Responses to a survey were obtained from 148 institutions that reported seeking tenure-track faculty in 2022. The distribution of survey responses based on institutional type was in roughly the same proportion as for all institutions that were searching for tenure-track faculty. Survey respondents reported seeking a total of 379 faculty positions.
Survey respondents reported filling a total of 289 tenure-track faculty for an aggregate success rate of 76%, which is comparable to the 2019 study. Examination on the success of the search for each of the 148 institutions found that 21% of institutions failed to hire any faculty, while 55% succeeded in hiring at least as many faculty as were being sought. These failed search results are worse than, and the institutional success results are comparable to, survey results from 2019. In terms of results for different types of institutions, PhD institutions reported failed search rates of only a few percent and at least successful searches for more than 60% of institutions. In contrast, BS/BA (37%) and MS (29%) institutions reported a much higher percentage of failed searches. There was also a lower percentage of successful searches with 38% for MS and 54% for BS/BA institutions.
Reported results on the previous position for hired faculty show that three types of such positions continue to be most prevalent. 31% of hired faculty start with a newly-earned PhD, 24% were previously in a tenured or tenure-track position at another institution, and 23% were previously in a post-doc/researcher position. The newly-earned PhD results are higher than results from a similar study in 2019 and the post-doc results are lower indicating more hires of new faculty with less experience.
Survey respondents reported on the number of hires in each of 16 clustered areas. The clustered area of AI, Data Mining and Machine Learning (AI/DM/ML) accounted for 26% of the filled positions (comparable to 2019). Security accounted for the next most with 15% of the filled positions (similar to 15% in 2019) while Systems/Networking (8%), Theory/Algorithms (6%) and Data Science (6%) were the next areas in terms of filled positions. Further clustering of results for the AI/DM/ML, Databases and Data Sciences areas finds that 35% of hires were “Data Oriented,” which is up from 33% in 2019.

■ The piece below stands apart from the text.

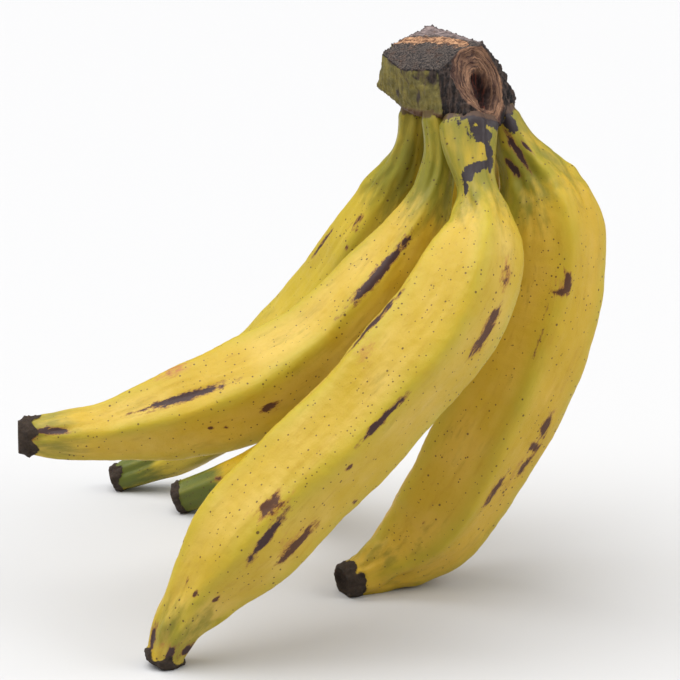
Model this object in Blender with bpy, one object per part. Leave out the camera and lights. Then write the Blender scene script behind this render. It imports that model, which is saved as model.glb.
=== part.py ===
"""A hand of five plantains on its cut crown, standing on the tips of its fingers.

Each finger is one closed body swept along a smooth centre line, from its pedicel to its dry
blossom end. The crown is the cut piece of stalk, with a short stub for each pedicel.
Coordinates below are in millimetres from the middle of the crown. The hand is moved at the end so
that it stands on Z = 0, with the middle of its footprint at X = Y = 0.
"""

import math

import bpy
import bmesh
import numpy as np
from mathutils import Vector

MM = 0.001
SIDES = 20  # points round a finger
STATIONS = 34  # sections along a finger
RIDGES = 5  # blunt ridges of a plantain
RIDGE_SHARPNESS = 0.55  # 0 is round, 1 is a flat-sided pentagon
SECTION_SWELL = 1.05  # makes up for what the flats between ridges take off
JOINT_GAP = 0.3  # between a pedicel and its stub on the crown
FLOOR = -219.2  # the surface that the hand stands on, where each resting finger is pressed flat
STUB_DEPTH = 9.0  # how far a stub reaches back into the crown
TIP_DOME = 1.2  # how far the middle of the blossom end stands out
FRONT = np.array([0.0, -0.96, 0.28])  # the direction that section angles are counted from

# Each row is x, y, z and the radius there, from the crown to the blossom end.
FINGERS = {
    "finger_back_left": [
        (-14.2, 20.4, -15.9, 6.3),
        (-15.2, 22.6, -31.1, 6.7),
        (-22.4, 29.3, -51.8, 11.6),
        (-36.6, 42.6, -83.7, 17.6),
        (-62.5, 67.5, -129.2, 21.4),
        (-95.9, 92.5, -170.6, 20.0),
        (-119.2, 110.0, -197.4, 11.6),
        (-136.8, 113.5, -208.0, 8.1),
        (-152.4, 114.5, -213.9, 6.0),
    ],
    "finger_left": [
        (-7.6, -11.8, -11.2, 5.0),
        (-4.8, -14.9, -26.5, 6.0),
        (-7.2, -17.9, -43.7, 8.6),
        (-20.5, -22.7, -68.1, 15.4),
        (-47.1, -29.9, -100.6, 20.8),
        (-78.2, -36.8, -121.1, 23.3),
        (-102.7, -41.2, -129.3, 22.4),
        (-124.5, -44.9, -134.7, 17.8),
        (-143.0, -47.9, -138.1, 12.8),
        (-161.4, -50.3, -139.0, 10.5),
        (-176.9, -52.3, -138.8, 7.0),
    ],
    "finger_front": [
        (7.6, -19.6, -10.4, 7.6),
        (8.2, -28.8, -27.7, 7.0),
        (10.2, -35.1, -38.9, 8.6),
        (11.3, -43.2, -52.8, 15.8),
        (3.5, -57.0, -75.3, 23.5),
        (-12.0, -68.7, -94.6, 24.7),
        (-43.4, -84.2, -126.8, 24.6),
        (-68.2, -93.4, -151.5, 24.4),
        (-84.2, -98.1, -168.1, 22.8),
        (-97.8, -100.7, -184.1, 17.2),
        (-110.0, -102.4, -201.0, 10.4),
        (-117.1, -102.9, -217.0, 7.0),
    ],
    "finger_right": [
        (22.0, 2.5, -13.2, 6.8),
        (26.9, 0.9, -26.6, 9.5),
        (34.4, 0.2, -38.0, 12.9),
        (38.4, 0.0, -47.0, 17.6),
        (42.7, -2.4, -81.1, 24.6),
        (33.8, -6.6, -117.4, 25.1),
        (13.8, -8.5, -158.3, 25.3),
        (2.0, -8.5, -180.0, 24.2),
        (-12.0, -10.0, -198.8, 20.8),
        (-25.0, -15.0, -207.2, 14.5),
        (-36.0, -20.5, -211.8, 9.4),
        (-43.5, -24.5, -213.4, 7.2),
    ],
    "finger_inner": [
        (9.2, 16.2, -16.8, 7.2),
        (8.6, 19.4, -33.0, 12.0),
        (8.2, 24.2, -50.0, 14.8),
        (2.0, 30.2, -83.3, 18.3),
        (-15.5, 29.5, -117.0, 18.4),
        (-42.5, 38.0, -156.0, 18.0),
        (-76.1, 64.5, -189.6, 12.9),
        (-101.9, 78.0, -204.6, 8.4),
        (-119.8, 84.0, -213.0, 7.3),
    ],
}

# Where the first ridge lies on each finger, in degrees from FRONT.
RIDGE_TURN = {
    "finger_back_left": 20.0,
    "finger_left": 4.0,
    "finger_front": -14.0,
    "finger_right": -16.0,
    "finger_inner": 30.0,
}

# Corners of the cut crown: the top face, the scar on its right, and the lower rim.
CROWN = [
    (-27.5, 1.0, 9.5),
    (-21.5, 15.0, 13.0),
    (-8.0, 20.0, 17.5),
    (12.0, 18.0, 11.5),
    (13.0, -2.0, 15.5),
    (3.5, -10.0, 14.0),
    (-5.5, -16.5, 7.0),
    (-21.0, -9.5, 6.5),
    (-29.0, 3.5, -4.5),
    (-21.0, 25.5, -9.5),
    (12.0, 23.5, -11.0),
    (21.0, 5.0, 4.5),
    (27.5, 6.0, -9.0),
    (23.5, 10.0, -13.5),
    (-20.5, -3.0, -9.5),
    (-2.5, -17.5, -8.5),
    (9.0, -21.0, -8.5),
    (16.5, -12.5, -11.5),
    (8.0, 20.5, -15.5),
]


def smooth_line(rows, count):
    """Even steps along the natural cubic through these rows."""
    rows = np.array(rows, float)
    gaps = np.linalg.norm(np.diff(rows[:, :3], axis=0), axis=1)
    at = np.concatenate([[0.0], np.cumsum(gaps)])
    last = len(rows) - 1
    system = np.zeros((last + 1, last + 1))
    right = np.zeros_like(rows)
    system[0, 0] = system[last, last] = 1.0
    for i in range(1, last):
        system[i, i - 1 : i + 2] = gaps[i - 1], 2.0 * (gaps[i - 1] + gaps[i]), gaps[i]
        after = (rows[i + 1] - rows[i]) / gaps[i]
        before = (rows[i] - rows[i - 1]) / gaps[i - 1]
        right[i] = 6.0 * (after - before)
    bend = np.linalg.solve(system, right)
    fine = np.linspace(0.0, at[-1], 800)
    cell = np.clip(np.searchsorted(at, fine, side="right") - 1, 0, last - 1)
    width = gaps[cell]
    left_share = ((at[cell + 1] - fine) / width)[:, None]
    right_share = 1.0 - left_share
    curve = left_share * rows[cell] + right_share * rows[cell + 1]
    pull = (left_share**3 - left_share) * bend[cell]
    pull += (right_share**3 - right_share) * bend[cell + 1]
    curve += pull * (width**2)[:, None] / 6.0
    steps = np.linalg.norm(np.diff(curve[:, :3], axis=0), axis=1)
    run = np.concatenate([[0.0], np.cumsum(steps)])
    want = np.linspace(0.0, run[-1], count)
    return np.stack([np.interp(want, run, curve[:, k]) for k in range(4)], axis=1)


def section_share(angle, ridged):
    """The radius of a blunt pentagon at this angle, as a share of the full radius."""
    sector = 2.0 * math.pi / RIDGES
    inside = abs((angle + 0.5 * sector) % sector - 0.5 * sector)
    flat = math.cos(0.5 * sector) / math.cos(0.5 * sector - inside)
    return flat ** (RIDGE_SHARPNESS * ridged) * (1.0 + (SECTION_SWELL - 1.0) * ridged)


def finger_rings(name):
    line = smooth_line(FINGERS[name], STATIONS)
    centres, radii = line[:, :3], line[:, 3]
    tangents = np.gradient(centres, axis=0)
    tangents /= np.linalg.norm(tangents, axis=1)[:, None]
    centres[0] += JOINT_GAP * tangents[0]
    turn = math.radians(RIDGE_TURN[name])
    rings = []
    for centre, radius, tangent in zip(centres, radii, tangents):
        front = FRONT - FRONT.dot(tangent) * tangent
        front /= np.linalg.norm(front)
        side = np.cross(tangent, front)
        ridged = min(1.0, max(0.0, (radius - 6.0) / 8.0))
        ring = []
        for k in range(SIDES):
            angle = 2.0 * math.pi * k / SIDES
            out = radius * section_share(angle, ridged)
            spoke = math.cos(angle + turn) * front + math.sin(angle + turn) * side
            ring.append(centre + out * spoke)
        rings.append(ring)
    return rings, centres, tangents


def mesh_object(name, points, faces, colour, roughness):
    mesh = bpy.data.meshes.new(name)
    mesh.from_pydata([tuple(MM * c for c in p) for p in points], [], faces)
    mesh.update()
    obj = bpy.data.objects.new(name, mesh)
    bpy.context.scene.collection.objects.link(obj)
    material = bpy.data.materials.new(name)
    material.use_nodes = True
    shader = material.node_tree.nodes["Principled BSDF"]
    shader.inputs["Base Color"].default_value = colour
    shader.inputs["Roughness"].default_value = roughness
    mesh.materials.append(material)
    return obj


def tube(rings, end):
    """Points and faces of a tube through the rings, flat at its start and domed at its end."""
    points = [p for ring in rings for p in ring]
    faces = []
    for i in range(len(rings) - 1):
        for k in range(SIDES):
            a = i * SIDES + k
            b = i * SIDES + (k + 1) % SIDES
            faces.append((a, b, b + SIDES, a + SIDES))
    faces.append(tuple(reversed(range(SIDES))))
    points.append(end)
    last = (len(rings) - 1) * SIDES
    for k in range(SIDES):
        faces.append((last + k, last + (k + 1) % SIDES, len(points) - 1))
    return points, faces


def outward(obj):
    """Turns every face of a closed mesh to face out."""
    work = bmesh.new()
    work.from_mesh(obj.data)
    bmesh.ops.recalc_face_normals(work, faces=work.faces)
    work.to_mesh(obj.data)
    work.free()


def press_flat(obj):
    """Cuts off what would reach below the surface, and closes the cut with a flat face."""
    work = bmesh.new()
    work.from_mesh(obj.data)
    everything = work.verts[:] + work.edges[:] + work.faces[:]
    level = Vector((0.0, 0.0, FLOOR * MM))
    down = Vector((0.0, 0.0, -1.0))
    bmesh.ops.bisect_plane(work, geom=everything, plane_co=level, plane_no=down, clear_outer=True)
    rim = [edge for edge in work.edges if edge.is_boundary]
    if rim:
        bmesh.ops.holes_fill(work, edges=rim)
    bmesh.ops.recalc_face_normals(work, faces=work.faces)
    work.to_mesh(obj.data)
    work.free()


def shade_sides(obj):
    """Smooth sides, with the flat start of the finger and the face it rests on left flat."""
    for face in obj.data.polygons:
        level = abs(face.normal.z + 1.0) < 0.0001
        face.use_smooth = len(face.vertices) < SIDES and not level


def make_finger(name):
    rings, centres, tangents = finger_rings(name)
    points, faces = tube(rings, centres[-1] + TIP_DOME * tangents[-1])
    finger = mesh_object(name, points, faces, (0.72, 0.55, 0.10, 1.0), 0.45)
    outward(finger)
    press_flat(finger)
    shade_sides(finger)
    return finger


def make_stub(name):
    """The end of a pedicel that belongs to the crown, cut square where the finger begins."""
    rings, centres, tangents = finger_rings(name)
    start = [p - JOINT_GAP * tangents[0] for p in rings[0]]
    back = [p - STUB_DEPTH * tangents[0] for p in start]
    middle = centres[0] - (JOINT_GAP + STUB_DEPTH) * tangents[0]
    points, faces = tube([start, back], middle)
    stub = mesh_object("stub", points, faces, (0.30, 0.32, 0.10, 1.0), 0.6)
    outward(stub)
    return stub


def make_crown():
    block = mesh_object("crown", CROWN, [], (0.10, 0.07, 0.04, 1.0), 0.8)
    work = bmesh.new()
    work.from_mesh(block.data)
    bmesh.ops.convex_hull(work, input=work.verts)
    bmesh.ops.recalc_face_normals(work, faces=work.faces)
    work.to_mesh(block.data)
    work.free()
    stubs = [make_stub(name) for name in FINGERS]
    for stub in stubs:
        join = block.modifiers.new("join", "BOOLEAN")
        join.operation = "UNION"
        join.solver = "EXACT"
        join.object = stub
    bpy.context.view_layer.update()
    seen = block.evaluated_get(bpy.context.evaluated_depsgraph_get())
    whole = bpy.data.meshes.new_from_object(seen)
    block.modifiers.clear()
    block.data = whole
    for stub in stubs:
        bpy.data.objects.remove(stub)
    return block


def stand(objects):
    """Moves the hand so that its lowest point is at Z = 0, over the middle of its footprint."""
    points = [obj.matrix_world @ v.co for obj in objects for v in obj.data.vertices]
    low = Vector([min(p[k] for p in points) for k in range(3)])
    high = Vector([max(p[k] for p in points) for k in range(3)])
    move = Vector((-(low.x + high.x) / 2.0, -(low.y + high.y) / 2.0, -low.z))
    for obj in objects:
        obj.location = obj.location + move


for old in list(bpy.data.objects):
    bpy.data.objects.remove(old)
hand = [make_finger(name) for name in FINGERS]
hand.append(make_crown())
bpy.context.view_layer.update()
stand(hand)
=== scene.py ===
"""The looks of a hand of five plantains on its cut crown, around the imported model.

Every finger is swept again in fine detail along a line within 3 mm of its CAD solid's own, and
carries attributes that its peel material reads. The crown is a carved, fibrous block. Lengths are
in millimetres from the middle of the crown, as in the CAD, unless a name says otherwise.
"""

import math

import bpy
import bmesh
import numpy as np
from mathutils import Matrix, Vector, noise


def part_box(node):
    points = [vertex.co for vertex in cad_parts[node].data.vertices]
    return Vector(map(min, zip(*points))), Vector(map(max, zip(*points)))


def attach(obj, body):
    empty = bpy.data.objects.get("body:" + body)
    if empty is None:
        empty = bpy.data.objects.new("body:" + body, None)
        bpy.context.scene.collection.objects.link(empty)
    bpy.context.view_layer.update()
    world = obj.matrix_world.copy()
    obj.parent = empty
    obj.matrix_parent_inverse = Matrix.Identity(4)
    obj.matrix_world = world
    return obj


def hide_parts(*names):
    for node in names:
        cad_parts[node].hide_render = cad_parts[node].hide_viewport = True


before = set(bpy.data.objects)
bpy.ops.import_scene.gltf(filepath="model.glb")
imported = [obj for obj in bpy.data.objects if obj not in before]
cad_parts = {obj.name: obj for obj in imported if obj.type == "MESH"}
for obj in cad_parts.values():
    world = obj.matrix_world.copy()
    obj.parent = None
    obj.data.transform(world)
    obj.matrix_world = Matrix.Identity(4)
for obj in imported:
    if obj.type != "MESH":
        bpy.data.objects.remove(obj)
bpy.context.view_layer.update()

MM = 0.001
AROUND = 120  # points round a finger
STATION = 0.95  # step between sections of a finger
RIDGES = 5
SECTOR = math.tau / RIDGES  # the angle from one ridge to the next
CAP_RINGS = 16  # sections that close the blossom end
CAP_RUN = 6.0  # the length along the peel that those sections stand for
ROOT_STEPS = np.array([1.0, 0.75, 0.5, 0.25])  # sections of a root, as shares of its length
FRONT = np.array([0.0, -0.96, 0.28])  # the direction that section angles are counted from

# The crown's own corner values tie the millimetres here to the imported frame.
CROWN_LEFT, CROWN_BACK, CROWN_TOP = -29.0, 25.5, 17.5
crown_low, crown_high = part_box("crown")
HAND = np.array(
    [
        crown_low.x / MM - CROWN_LEFT,
        crown_high.y / MM - CROWN_BACK,
        crown_high.z / MM - CROWN_TOP,
    ]
)
FLOOR = -HAND[2]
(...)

In comparing the areas of filled positions with the areas in which positions were sought, the AI/DM/ML area shows the biggest net positive difference percentage of positions filled and sought. In contrast, the area of Security showed similar (compared with 2019) negative difference with 15% of filled positions, but 19% of sought positions. The area of DataSci had a 10% negative net percentage difference between filled and sought positions. Data-oriented areas accounted for 32% of sought positions and 35% of filled positions.
A final analysis uses Taulbee Survey results to compare areas for PhD production with area of faculty positions sought and filled. Security is the area with most obvious discrepancy between percentage of PhDs produced (6%) and faculty positions sought (19%). Security is the area with the highest discrepancy between PhDs produced and positions filled with a net of 9% more positions filled than PhDs produced.